As I became a mother, I depended more than I knew on the time with him — the quiet moments currying and brushing, the rides into the dawn before the kids woke up, his breath on my neck, his habit of kissing my face with his lips curled back and his closed teeth touching my cheek.
I wanted to quit horses for months after I lost him. I went and taught my lessons, rode my clients horses, and hated it all. I eventually decided not to quit — it’s been my entire life — but that hasn’t made it easy. I can’t explain the hollow feeling in my life where he used to be. Horses have been the one constant in my life for over 30 years, and I’ve been trying to reconnect with that feeling.
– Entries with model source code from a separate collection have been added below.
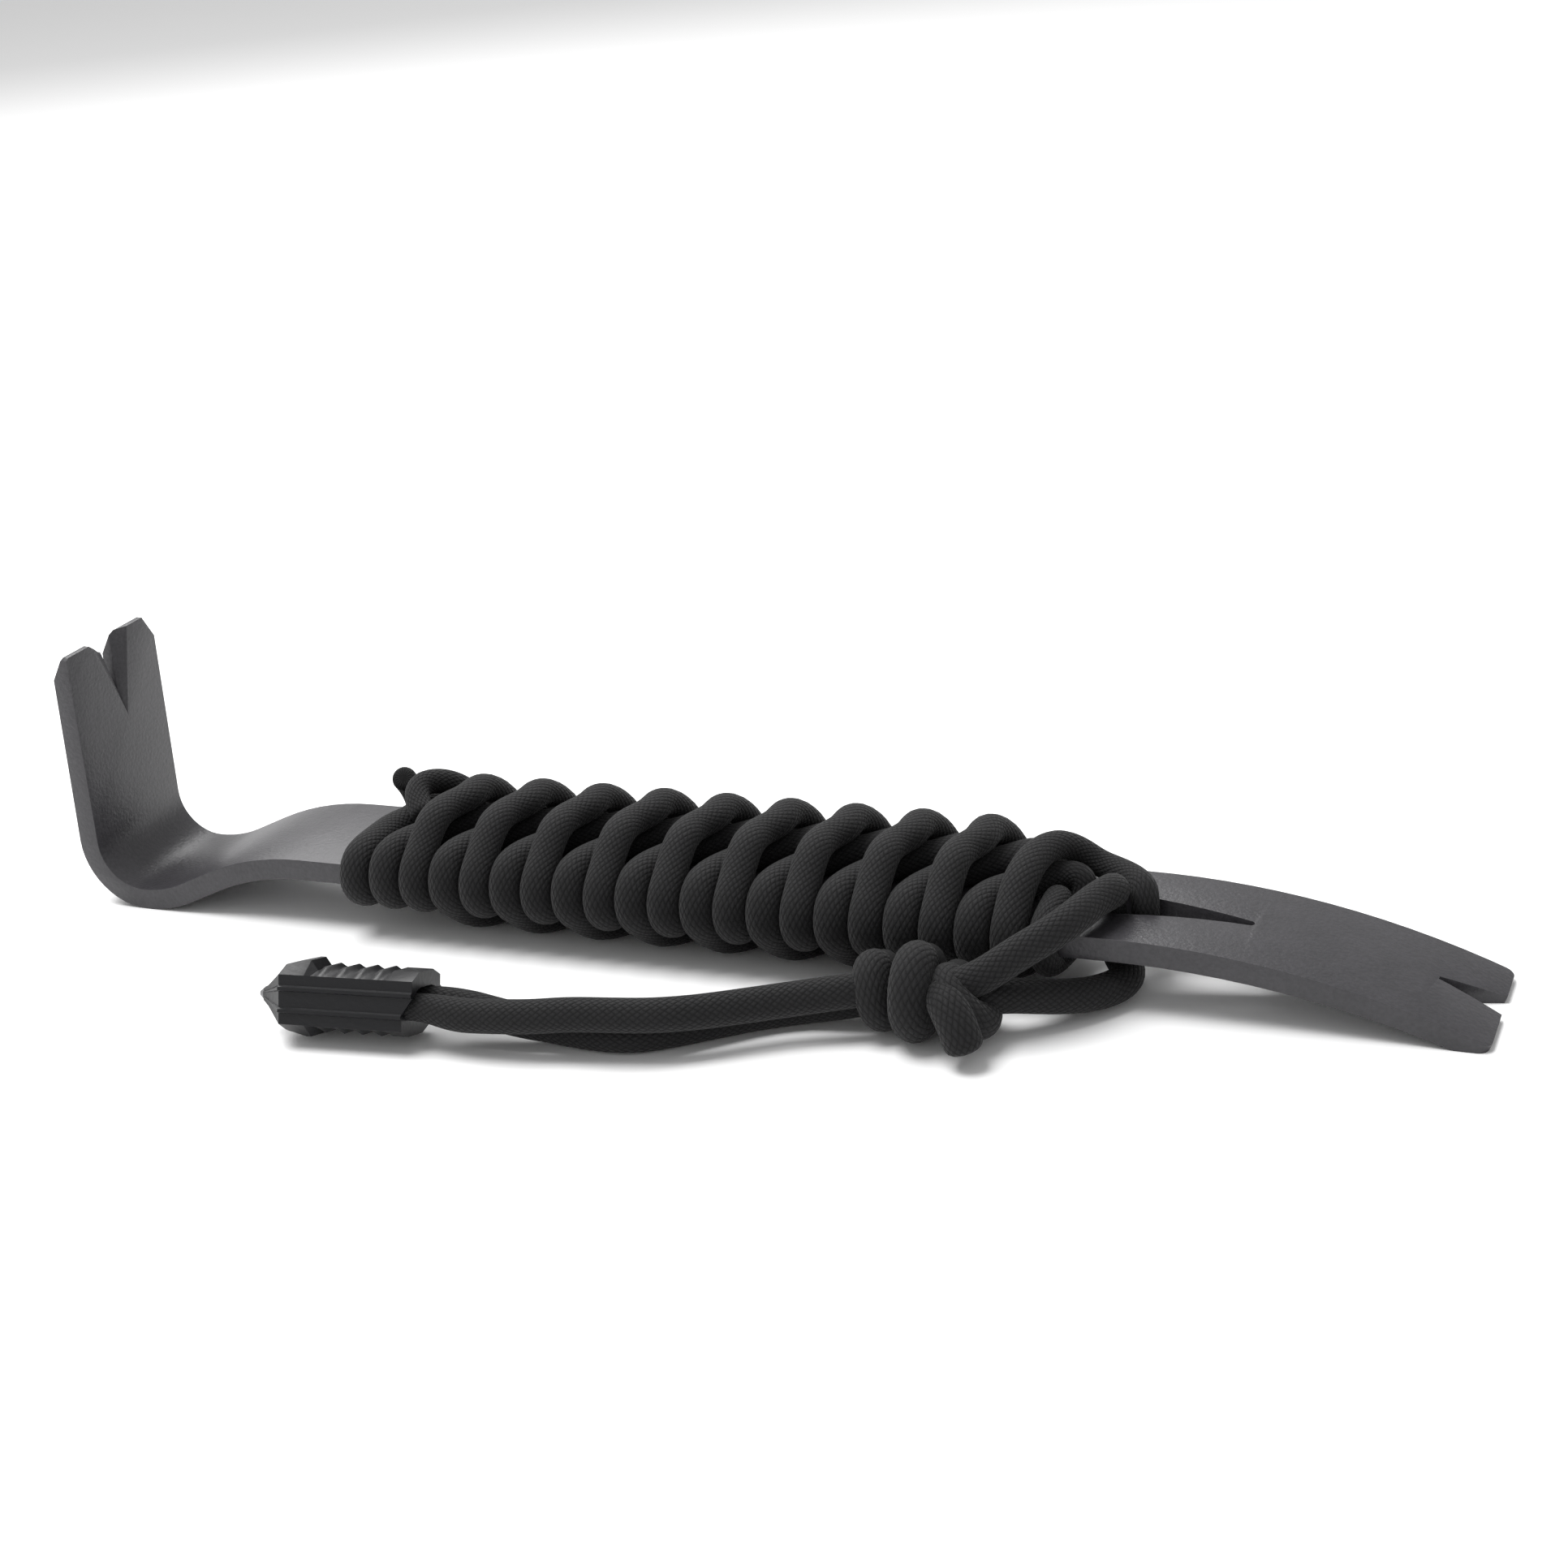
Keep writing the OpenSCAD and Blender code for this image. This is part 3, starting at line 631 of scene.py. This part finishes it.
def cap_ring(x):
    """The cap's cross-section at x, with two raised ridges along each side."""
    half_w = CAP_SIDE * min(1, 0.23 + 0.2 * max(0, (x - 0.0003) / 0.001)
                            + 0.57 * max(0, (x - 0.0013) / 0.0023))
    k = min(1, half_w / CAP_SIDE)
    lift, proud, r = 0.0012, 0.0003, 0.00035
    top = cap_height(x)
    side = [(1, -lift - r), (1 + proud / CAP_SIDE, -lift - r / 2),
            (1 + proud / CAP_SIDE, -lift + r / 2), (1, -lift + r),
            (1, lift - r), (1 + proud / CAP_SIDE, lift - r / 2),
            (1 + proud / CAP_SIDE, lift + r / 2), (1, lift + r)]
    half = [(k * CAP_LAND, -top), (half_w, k * -CAP_BEVEL_Z)]
    half += [(half_w * wide, k * up) for wide, up in side]
    half += [(half_w, k * CAP_BEVEL_Z), (k * CAP_LAND, top)]
    ring = half + [(-y, z) for y, z in reversed(half)]
    return [(min(x, CAP_LOWER_L) if z < 0 else x, y, z + CAP_MID) for y, z in ring]


def mouth_ring(x):
    """The same number of points round the cap's mouth."""
    half_w, half_h, power = 0.0031, 0.0019, 0.7
    ring = []
    for _, y, z in cap_ring(CAP_L):
        a = math.atan2((z - CAP_MID) / half_h, y / half_w)
        ring.append((
            min(x, CAP_LOWER_L) if z < CAP_MID else x,
            math.copysign(abs(math.cos(a)) ** power * half_w, math.cos(a)),
            math.copysign(abs(math.sin(a)) ** power * half_h, math.sin(a)) + CAP_MID))
    return ring


def cap():
    """Both moulded shells as one closed piece with a blind mouth for the cords."""
    mouth_end = 0.0155
    xs = [0.0003, 0.0013, 0.0036, 0.006, 0.0066]
    xs += [0.0074 + 0.0002 * i for i in range(44)] + [0.0164, CAP_L]
    rings = [cap_ring(x) for x in xs] + [mouth_ring(CAP_L), mouth_ring(mouth_end)]
    bm = bmesh.new()
    verts = [[bm.verts.new(CAP_PLACE @ Vector(p)) for p in ring] for ring in rings]
    count = len(verts[0])
    for near, far in zip(verts, verts[1:]):
        for j in range(count):
            k = (j + 1) % count
            bm.faces.new((near[j], near[k], far[k], far[j]))
    bm.faces.new(list(reversed(verts[0])))
    bm.faces.new(verts[-1])
    bmesh.ops.recalc_face_normals(bm, faces=bm.faces)
    obj = finished("cap_shells", bm, PLASTIC)
    obj.data.polygons.foreach_set("use_smooth", [True] * len(obj.data.polygons))
    obj.data.set_sharp_from_angle(angle=math.radians(28))
    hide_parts("cap_upper_shell", "cap_lower_shell")
    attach(obj, "lanyard")
    return obj


def lanyard():
    knot_pieces = knot()
    shells = cap()
    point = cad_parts["cap_point"]
    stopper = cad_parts["stopper_knot"]
    for node, mat in ((point, POINT), (stopper, CORD)):
        for slot in node.material_slots:
            slot.material = mat
    loop_cord, loop_path = loop()
    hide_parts("lanyard_loop")
    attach(loop_cord, "lanyard")
    for name, route, node, with_pieces in (
        ("lanyard_tail_front_cord", FRONT_TAIL_ROUTE, "lanyard_tail_front", [shells, point]),
        ("lanyard_tail_back_cord", BACK_TAIL_ROUTE, "lanyard_tail_back", [stopper]),
    ):
        obj, path = tail(name, route)
        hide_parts(node)
        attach(obj, "lanyard")


# ---- Floor, light and camera ----
def stage():
    bpy.ops.mesh.primitive_plane_add(size=6)
    floor = bpy.context.object
    floor.name = "floor"
    mat, shader = new_material("floor", (0.94, 0.94, 0.94), 0.9)
    shader.inputs["Specular IOR Level"].default_value = 0.1
    floor.data.materials.append(mat)


def area_light(name, place, size, power):
    """An area light aimed at the middle of the part."""
    light = bpy.data.lights.new(name, "AREA")
    light.shape = "RECTANGLE"
    light.size, light.size_y = size
    light.energy = power
    obj = bpy.data.objects.new(name, light)
    bpy.context.scene.collection.objects.link(obj)
    obj.location = place
    obj.rotation_euler = (-Vector(place)).to_track_quat("-Z", "Y").to_euler()


def lights():
    world = bpy.data.worlds.new("studio")
    bpy.context.scene.world = world
    world.use_nodes = True
    background = world.node_tree.nodes["Background"]
    background.inputs["Color"].default_value = (1, 1, 1, 1)
    background.inputs["Strength"].default_value = 0.6
    area_light("key", (-0.25, -0.1, 0.9), (0.5, 0.5), 8)
    area_light("back", (-0.45, 0.55, 0.6), (0.6, 0.3), 4)


def camera():
    place = Vector((0.11635, -0.23515, 0.12611))
    aim = Vector((0.00346, 0.00817, 0.01588))
    roll = -5.61
    data = bpy.data.cameras.new("camera")
    data.lens = 58.27
    data.sensor_width = 36
    data.clip_start = 0.01
    data.clip_end = 10
    obj = bpy.data.objects.new("camera", data)
    bpy.context.scene.collection.objects.link(obj)
    turn = (aim - place).to_track_quat("-Z", "Y").to_matrix() @ Matrix.Rotation(
        math.radians(roll), 3, "Z")
    obj.matrix_world = Matrix.Translation(place) @ turn.to_4x4()
    bpy.context.scene.camera = obj


bpy.context.scene.view_settings.view_transform = "Standard"
camera()
pry_bar()
handle_wrap()
lanyard()
stage()
lights()
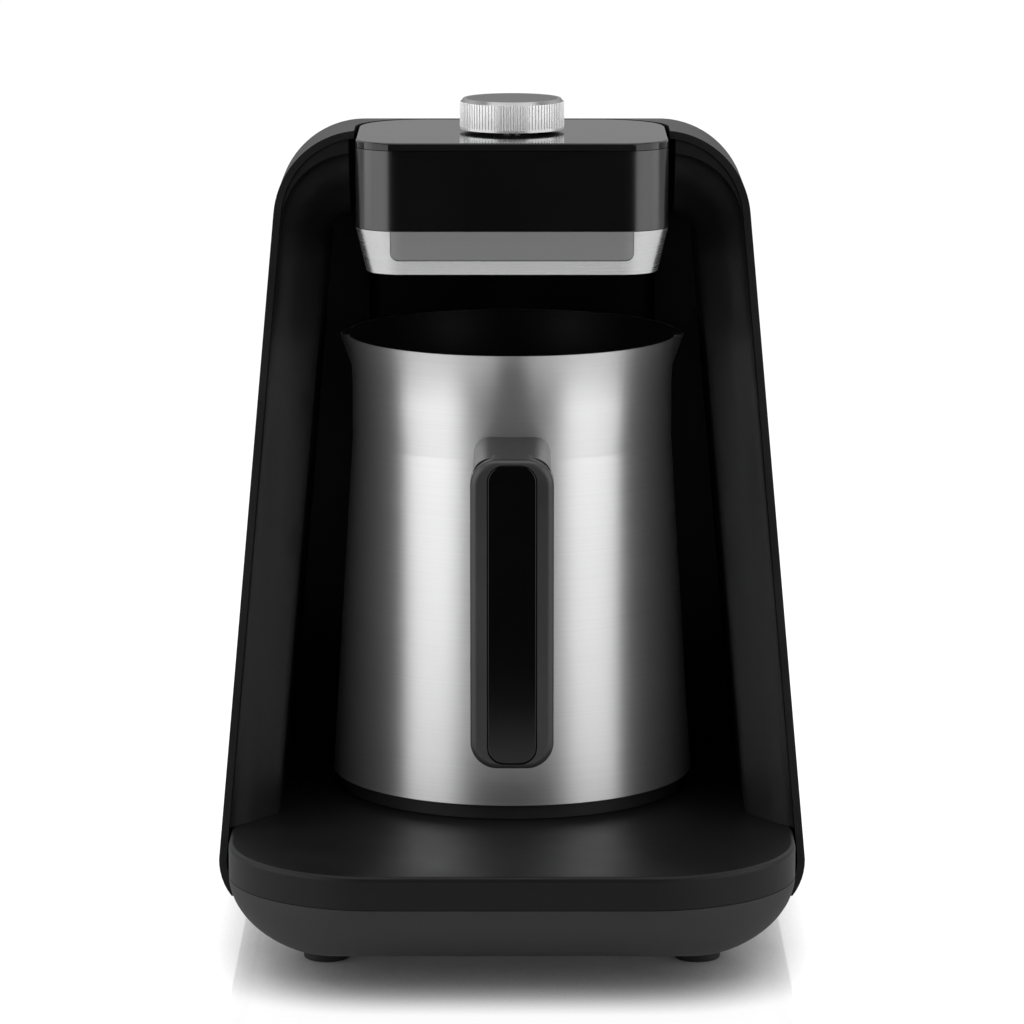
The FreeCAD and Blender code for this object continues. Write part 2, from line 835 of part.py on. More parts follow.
def make_encoder_rotor():
    """Detent wheel that the shaft turns and slides through."""
    z0 = encoder_base_z() + encoder_floor + rotor_lift
    wheel = disc(encoder_chamber_radius - 0.1, z0, z0 + rotor_height, 0, knob_y)
    notches = []
    for i in range(encoder_detents):
        angle = 2 * math.pi * i / encoder_detents
        x = encoder_chamber_radius * math.cos(angle)
        y = knob_y + encoder_chamber_radius * math.sin(angle)
        notches.append(disc(0.45, z0 - 1, z0 + rotor_height + 1, x, y))
    return wheel.cut(notches).cut(disc(shaft_radius + shaft_fit, z0 - 1, z0 + 5, 0, knob_y))


def make_encoder_shaft():
    low_z = encoder_base_z() + encoder_floor + dome_thickness + knob_press + 0.1
    return disc(shaft_radius, low_z, knob_top_z - knob_bevel + 0.2, 0, knob_y)


def make_control_board():
    z0 = control_board_z
    board = box(-control_half, control_half, control_front_y, control_back_y, z0, z0 + board_thickness)
    outline = head_block(head_wall + 1.0, z0 - 1, z0 + 5)
    board = board.common(outline)
    for x, y in control_screw_places():
        board = board.cut(screw_hole(x, y, z0 - 1, z0 + 3))
    return board


def make_processor():
    z1 = control_board_z
    chip = box(-24, -14, knob_y - 5, knob_y + 5, z1 - 1.6, z1)
    pins = []
    for i in range(8):
        y = knob_y - 4.0 + i * 1.1
        pins.append(box(-25.2, -12.8, y, y + 0.5, z1 - 0.4, z1))
    return chip.fuse(pins)


def make_buzzer():
    x, y = 18, knob_y - 18
    can = disc(6.0, control_board_z - 7.5, control_board_z, x, y)
    return can.cut(disc(1.2, control_board_z - 8, control_board_z - 5, x, y))


def make_ribbon_socket():
    low_z = control_board_z - socket_height
    half = ribbon_half + 1
    y0 = ribbon_rise_y - socket_half_depth
    y1 = ribbon_rise_y + socket_half_depth
    return box(ribbon_x - half, ribbon_x + half, y0, y1, low_z, control_board_z)


def make_sensor_lens():
    """Clear plug in the underside cover that looks down in to the jug."""
    low_z = trim_bottom_z + under_lift
    lens = disc(sensor_radius, low_z - 0.4, low_z + under_floor, 0, jug_y)
    lens = round_edges(lens, 0.35, lambda e: e.CenterOfMass.z < low_z - 0.39)
    seat_z = low_z + under_floor
    return lens.fuse(disc(sensor_radius + 1.6, seat_z, seat_z + 1.2, 0, jug_y))


def make_sensor_board():
    z0 = sensor_board_z
    board = box(-sensor_screw_x - 5, sensor_screw_x + 5, jug_y - 9, jug_y + 9, z0, z0 + board_thickness)
    for x in (-sensor_screw_x, sensor_screw_x):
        board = board.cut(screw_hole(x, jug_y, z0 - 1, z0 + 5))
    return board


def make_sensor_emitters():
    """Infrared emitter and receiver under the sensor board."""
    low_z = trim_bottom_z + under_lift + under_floor + 1.3
    return group([disc(2.0, low_z, sensor_board_z, x, jug_y) for x in (-2.6, 2.6)])


def bent_path(points, radius):
    """Straight runs joined by tangent arcs of one radius."""
    edges = []
    start = points[0]
    for i in range(1, len(points) - 1):
        here = points[i]
        back = (points[i - 1] - here).normalize()
        ahead = (points[i + 1] - here).normalize()
        half = back.getAngle(ahead) / 2
        reach = radius / math.tan(half)
        bisector = (back + ahead).normalize()
        first = here + back * reach
        middle = here + bisector * (radius / math.sin(half) - radius)
        last = here + ahead * reach
        edges.append(Part.LineSegment(start, first).toShape())
        edges.append(Part.Arc(first, middle, last).toShape())
        start = last
    edges.append(Part.LineSegment(start, points[-1]).toShape())
    return Part.Wire(edges)


def tube_along(points, bend, radius):
    path = bent_path(points, bend)
    direction = points[1] - points[0]
    section = Part.Wire(Part.makeCircle(radius, points[0], direction))
    return path.makePipeShell([section], True, False)


def ribbon_along(points, half, thickness, bend):
    """Flat cable that follows (y, z) points in the middle plane."""
    path = bent_path([V(0, y, z) for y, z in points], bend)
    (y0, z0), (y1, z1) = points[0], points[1]
    along = V(0, y1 - y0, z1 - z0).normalize()
    side = V(0, -along.z, along.y) * (thickness / 2)
    start = V(0, y0, z0)
    corners = [start + side - V(half, 0, 0), start + side + V(half, 0, 0)]
    corners += [start - side + V(half, 0, 0), start - side - V(half, 0, 0)]
    return path.makePipeShell([Part.makePolygon(corners + corners[:1])], True, False)


def make_power_board():
    z0 = power_board_z
    board = box(-power_half, power_half, power_front_y, power_back_y, z0, z0 + board_thickness)
    for x, y in power_screw_places():
        board = board.cut(screw_hole(x, y, z0 - 1, z0 + 3))
    return board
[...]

A few weeks ago, I barn-sat for Daisy and Richard Trayford. They breed some really lovely youngsters, and for the first time since Nicki left, I felt a little of the old love. The weanlings would put their muzzles on my shoulders when I scratched their chests. The gigantic 4-year-old (who must be part Labrador for all his 17 hands) would walk in every night lipping the back of my head and tickling my head with his whiskers.
I remembered that a previous version of me had loved young horses. I always used to say that if I were to have my dream horse job, it would be as an equine kindergarten teacher, taking horses from weanling to 4 and starting their life with people.
So as soon as winter clears out, I plan on getting a young project — something to re-sell, not one to keep. I am not naive enough to believe that I will find what I had with Nicki, possibly not ever again. My relationship to horses prior to him was rewarding and I had several horses I loved, so now I will try to find my way back to that.
It’s as if my life with horses has been climbing a mountain — the view is amazing halfway up the climb, if you’ve never been to the top. So now I will put on my boots, thread the belt with his name and hair woven into it through my breeches, and walk back down the trail and look out, and I’ll try to appreciate the view from a lower elevation.